● Source material:
★ ★ ★ ★

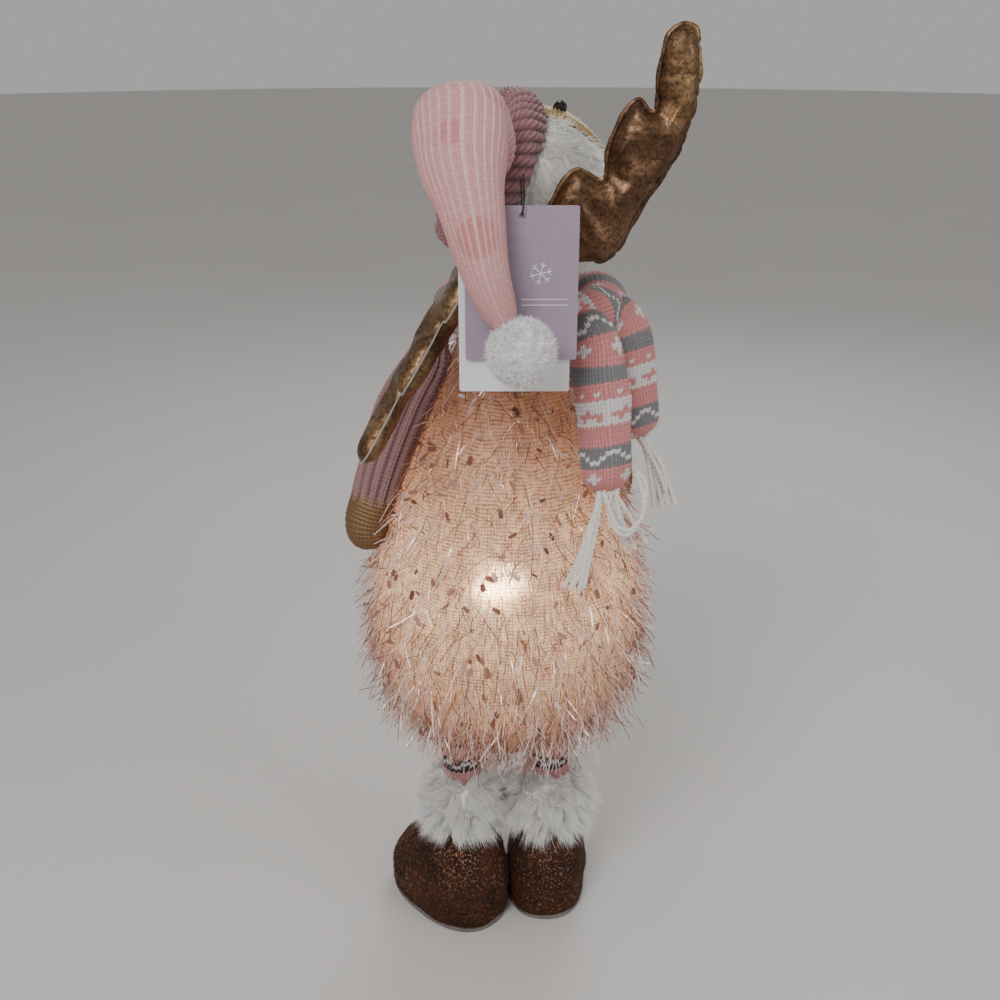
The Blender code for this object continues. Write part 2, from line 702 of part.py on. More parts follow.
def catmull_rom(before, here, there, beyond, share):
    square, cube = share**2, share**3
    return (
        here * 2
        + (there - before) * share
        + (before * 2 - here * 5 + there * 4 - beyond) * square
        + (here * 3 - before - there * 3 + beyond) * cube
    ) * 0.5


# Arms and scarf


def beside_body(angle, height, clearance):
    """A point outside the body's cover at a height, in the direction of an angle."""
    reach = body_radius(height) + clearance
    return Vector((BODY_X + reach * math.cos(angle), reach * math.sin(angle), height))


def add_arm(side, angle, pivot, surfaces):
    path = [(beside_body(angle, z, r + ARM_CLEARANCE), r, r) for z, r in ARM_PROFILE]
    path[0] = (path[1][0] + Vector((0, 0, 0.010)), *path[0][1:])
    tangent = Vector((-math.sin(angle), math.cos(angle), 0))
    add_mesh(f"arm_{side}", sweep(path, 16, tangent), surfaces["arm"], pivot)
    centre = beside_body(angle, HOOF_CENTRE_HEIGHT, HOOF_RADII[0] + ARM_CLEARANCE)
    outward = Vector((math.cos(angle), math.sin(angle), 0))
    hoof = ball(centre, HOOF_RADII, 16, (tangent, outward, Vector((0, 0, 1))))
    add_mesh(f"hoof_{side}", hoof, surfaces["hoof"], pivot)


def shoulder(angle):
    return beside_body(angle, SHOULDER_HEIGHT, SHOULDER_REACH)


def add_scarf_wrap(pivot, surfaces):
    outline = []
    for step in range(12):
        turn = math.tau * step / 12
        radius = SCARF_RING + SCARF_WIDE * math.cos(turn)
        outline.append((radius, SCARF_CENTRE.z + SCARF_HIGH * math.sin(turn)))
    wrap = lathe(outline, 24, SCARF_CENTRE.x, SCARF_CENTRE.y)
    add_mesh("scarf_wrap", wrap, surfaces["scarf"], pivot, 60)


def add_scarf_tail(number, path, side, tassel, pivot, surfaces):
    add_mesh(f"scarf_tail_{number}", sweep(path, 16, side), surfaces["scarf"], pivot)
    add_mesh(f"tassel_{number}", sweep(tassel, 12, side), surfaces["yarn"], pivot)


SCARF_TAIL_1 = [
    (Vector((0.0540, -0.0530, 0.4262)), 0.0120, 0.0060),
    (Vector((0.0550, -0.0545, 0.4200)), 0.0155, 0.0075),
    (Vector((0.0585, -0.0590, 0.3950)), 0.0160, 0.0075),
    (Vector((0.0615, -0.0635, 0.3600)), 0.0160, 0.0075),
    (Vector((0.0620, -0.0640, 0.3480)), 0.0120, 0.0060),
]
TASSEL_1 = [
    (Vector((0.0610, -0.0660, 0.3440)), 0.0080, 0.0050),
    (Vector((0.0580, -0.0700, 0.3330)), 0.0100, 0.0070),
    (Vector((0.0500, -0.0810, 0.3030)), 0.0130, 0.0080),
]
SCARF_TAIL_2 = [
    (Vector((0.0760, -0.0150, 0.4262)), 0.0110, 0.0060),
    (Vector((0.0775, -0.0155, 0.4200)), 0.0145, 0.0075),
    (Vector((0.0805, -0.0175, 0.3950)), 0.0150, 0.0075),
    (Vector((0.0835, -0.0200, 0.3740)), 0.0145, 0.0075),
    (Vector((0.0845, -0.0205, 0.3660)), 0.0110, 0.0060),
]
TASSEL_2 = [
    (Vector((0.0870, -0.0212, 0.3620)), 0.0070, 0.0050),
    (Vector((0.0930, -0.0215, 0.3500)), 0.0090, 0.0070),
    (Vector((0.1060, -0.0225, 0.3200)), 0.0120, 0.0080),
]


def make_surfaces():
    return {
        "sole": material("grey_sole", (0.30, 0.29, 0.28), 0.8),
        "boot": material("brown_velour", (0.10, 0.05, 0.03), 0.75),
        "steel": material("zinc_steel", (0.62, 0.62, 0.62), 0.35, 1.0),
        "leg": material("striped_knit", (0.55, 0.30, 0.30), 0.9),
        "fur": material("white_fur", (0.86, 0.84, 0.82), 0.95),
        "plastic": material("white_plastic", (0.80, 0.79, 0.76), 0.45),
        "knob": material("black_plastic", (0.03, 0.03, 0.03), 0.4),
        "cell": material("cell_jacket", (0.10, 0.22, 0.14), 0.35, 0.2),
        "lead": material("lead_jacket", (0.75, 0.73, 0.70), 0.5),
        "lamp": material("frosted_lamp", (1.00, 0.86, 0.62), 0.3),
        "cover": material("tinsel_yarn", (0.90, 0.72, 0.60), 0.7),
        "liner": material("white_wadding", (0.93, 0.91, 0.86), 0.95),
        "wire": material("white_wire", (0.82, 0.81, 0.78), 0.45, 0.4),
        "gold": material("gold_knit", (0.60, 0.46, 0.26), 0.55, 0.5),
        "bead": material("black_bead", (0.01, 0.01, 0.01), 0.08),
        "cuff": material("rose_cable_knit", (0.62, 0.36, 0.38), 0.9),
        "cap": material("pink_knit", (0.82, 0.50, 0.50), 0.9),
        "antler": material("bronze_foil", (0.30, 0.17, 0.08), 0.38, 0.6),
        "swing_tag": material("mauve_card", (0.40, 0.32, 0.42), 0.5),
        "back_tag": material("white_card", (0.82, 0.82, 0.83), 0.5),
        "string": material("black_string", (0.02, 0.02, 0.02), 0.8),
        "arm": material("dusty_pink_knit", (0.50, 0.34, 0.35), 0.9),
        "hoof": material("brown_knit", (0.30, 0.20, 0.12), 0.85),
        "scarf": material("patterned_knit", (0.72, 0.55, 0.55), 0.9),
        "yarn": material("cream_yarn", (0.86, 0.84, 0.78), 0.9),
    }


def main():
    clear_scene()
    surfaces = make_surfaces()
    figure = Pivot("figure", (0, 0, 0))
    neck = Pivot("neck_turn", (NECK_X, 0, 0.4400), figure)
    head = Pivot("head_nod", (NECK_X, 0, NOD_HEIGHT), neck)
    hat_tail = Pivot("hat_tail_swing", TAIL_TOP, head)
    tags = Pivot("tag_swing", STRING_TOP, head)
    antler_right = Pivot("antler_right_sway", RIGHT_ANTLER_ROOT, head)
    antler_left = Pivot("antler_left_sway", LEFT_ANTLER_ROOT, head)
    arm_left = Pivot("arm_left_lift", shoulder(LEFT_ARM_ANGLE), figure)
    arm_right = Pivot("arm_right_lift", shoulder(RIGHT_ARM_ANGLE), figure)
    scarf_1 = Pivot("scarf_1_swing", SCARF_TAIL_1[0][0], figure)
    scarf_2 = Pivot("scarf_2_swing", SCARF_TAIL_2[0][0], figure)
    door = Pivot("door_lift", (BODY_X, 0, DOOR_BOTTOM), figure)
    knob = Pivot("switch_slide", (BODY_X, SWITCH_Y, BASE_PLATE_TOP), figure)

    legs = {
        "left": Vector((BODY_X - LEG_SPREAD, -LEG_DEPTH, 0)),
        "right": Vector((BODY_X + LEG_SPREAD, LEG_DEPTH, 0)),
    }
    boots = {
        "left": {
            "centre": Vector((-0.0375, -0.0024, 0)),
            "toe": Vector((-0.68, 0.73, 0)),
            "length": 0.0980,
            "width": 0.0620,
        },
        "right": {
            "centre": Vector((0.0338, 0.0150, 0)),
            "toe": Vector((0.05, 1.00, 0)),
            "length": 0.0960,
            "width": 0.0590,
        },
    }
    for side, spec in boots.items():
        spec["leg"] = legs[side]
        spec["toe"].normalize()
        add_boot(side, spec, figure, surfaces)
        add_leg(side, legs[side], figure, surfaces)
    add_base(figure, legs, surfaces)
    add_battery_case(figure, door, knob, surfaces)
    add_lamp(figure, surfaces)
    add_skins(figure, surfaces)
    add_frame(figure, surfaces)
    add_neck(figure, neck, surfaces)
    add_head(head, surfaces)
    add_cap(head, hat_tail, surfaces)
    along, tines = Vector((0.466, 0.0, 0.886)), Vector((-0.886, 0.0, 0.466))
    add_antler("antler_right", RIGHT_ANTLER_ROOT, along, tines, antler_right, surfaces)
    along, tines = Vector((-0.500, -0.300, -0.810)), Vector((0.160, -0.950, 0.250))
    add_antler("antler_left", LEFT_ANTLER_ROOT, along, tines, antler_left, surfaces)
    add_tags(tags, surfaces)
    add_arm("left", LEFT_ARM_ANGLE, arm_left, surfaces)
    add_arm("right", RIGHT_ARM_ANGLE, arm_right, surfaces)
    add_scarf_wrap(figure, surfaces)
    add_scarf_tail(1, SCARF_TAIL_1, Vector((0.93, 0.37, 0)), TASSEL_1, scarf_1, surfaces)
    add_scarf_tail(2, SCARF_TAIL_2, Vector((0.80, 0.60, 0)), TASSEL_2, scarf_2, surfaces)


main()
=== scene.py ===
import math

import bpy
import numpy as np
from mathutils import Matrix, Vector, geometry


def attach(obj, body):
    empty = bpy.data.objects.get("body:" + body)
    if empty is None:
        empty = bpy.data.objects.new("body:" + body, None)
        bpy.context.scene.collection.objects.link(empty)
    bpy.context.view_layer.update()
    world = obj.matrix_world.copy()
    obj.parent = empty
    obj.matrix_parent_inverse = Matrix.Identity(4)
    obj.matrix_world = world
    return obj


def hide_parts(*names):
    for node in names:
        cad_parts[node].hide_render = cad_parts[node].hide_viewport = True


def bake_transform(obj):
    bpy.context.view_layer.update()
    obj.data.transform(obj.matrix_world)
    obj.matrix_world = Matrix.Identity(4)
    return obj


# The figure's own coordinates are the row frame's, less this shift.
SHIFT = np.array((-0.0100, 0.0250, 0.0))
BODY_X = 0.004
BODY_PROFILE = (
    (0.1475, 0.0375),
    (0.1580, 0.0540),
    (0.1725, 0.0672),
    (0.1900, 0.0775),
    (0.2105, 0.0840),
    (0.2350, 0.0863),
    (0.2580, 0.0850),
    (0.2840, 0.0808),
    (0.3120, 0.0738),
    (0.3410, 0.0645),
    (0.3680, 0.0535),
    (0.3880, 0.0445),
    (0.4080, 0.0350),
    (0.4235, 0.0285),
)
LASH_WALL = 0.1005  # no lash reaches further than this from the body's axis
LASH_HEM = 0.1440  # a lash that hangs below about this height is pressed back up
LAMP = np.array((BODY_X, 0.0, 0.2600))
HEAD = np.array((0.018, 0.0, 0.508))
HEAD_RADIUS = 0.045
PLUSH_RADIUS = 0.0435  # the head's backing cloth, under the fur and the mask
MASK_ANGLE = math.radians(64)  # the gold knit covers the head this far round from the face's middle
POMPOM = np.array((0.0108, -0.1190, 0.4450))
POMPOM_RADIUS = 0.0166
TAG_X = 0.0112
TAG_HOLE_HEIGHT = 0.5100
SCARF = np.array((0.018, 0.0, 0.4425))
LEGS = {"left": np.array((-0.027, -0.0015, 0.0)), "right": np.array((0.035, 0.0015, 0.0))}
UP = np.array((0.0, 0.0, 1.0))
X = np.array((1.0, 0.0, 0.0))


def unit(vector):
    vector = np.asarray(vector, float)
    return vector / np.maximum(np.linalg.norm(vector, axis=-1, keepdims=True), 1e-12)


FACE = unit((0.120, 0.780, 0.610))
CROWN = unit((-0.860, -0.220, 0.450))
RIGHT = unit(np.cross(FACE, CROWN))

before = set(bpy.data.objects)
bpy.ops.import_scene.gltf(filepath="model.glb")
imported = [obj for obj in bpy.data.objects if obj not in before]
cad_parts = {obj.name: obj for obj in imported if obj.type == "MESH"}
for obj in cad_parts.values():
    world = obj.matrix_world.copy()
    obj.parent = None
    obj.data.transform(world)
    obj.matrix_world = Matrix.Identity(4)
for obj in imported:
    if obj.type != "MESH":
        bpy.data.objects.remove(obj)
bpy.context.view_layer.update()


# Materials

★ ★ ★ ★

● Challenge: Set down, without any change, only the lines from the line that holds "add_tags(tags, surfaces)" through the line that holds "bpy.context.scene.collection.objects.link(empty)", both lines included.

● Result below:
    add_tags(tags, surfaces)
    add_arm("left", LEFT_ARM_ANGLE, arm_left, surfaces)
    add_arm("right", RIGHT_ARM_ANGLE, arm_right, surfaces)
    add_scarf_wrap(figure, surfaces)
    add_scarf_tail(1, SCARF_TAIL_1, Vector((0.93, 0.37, 0)), TASSEL_1, scarf_1, surfaces)
    add_scarf_tail(2, SCARF_TAIL_2, Vector((0.80, 0.60, 0)), TASSEL_2, scarf_2, surfaces)


main()
=== scene.py ===
import math

import bpy
import numpy as np
from mathutils import Matrix, Vector, geometry


def attach(obj, body):
    empty = bpy.data.objects.get("body:" + body)
    if empty is None:
        empty = bpy.data.objects.new("body:" + body, None)
        bpy.context.scene.collection.objects.link(empty)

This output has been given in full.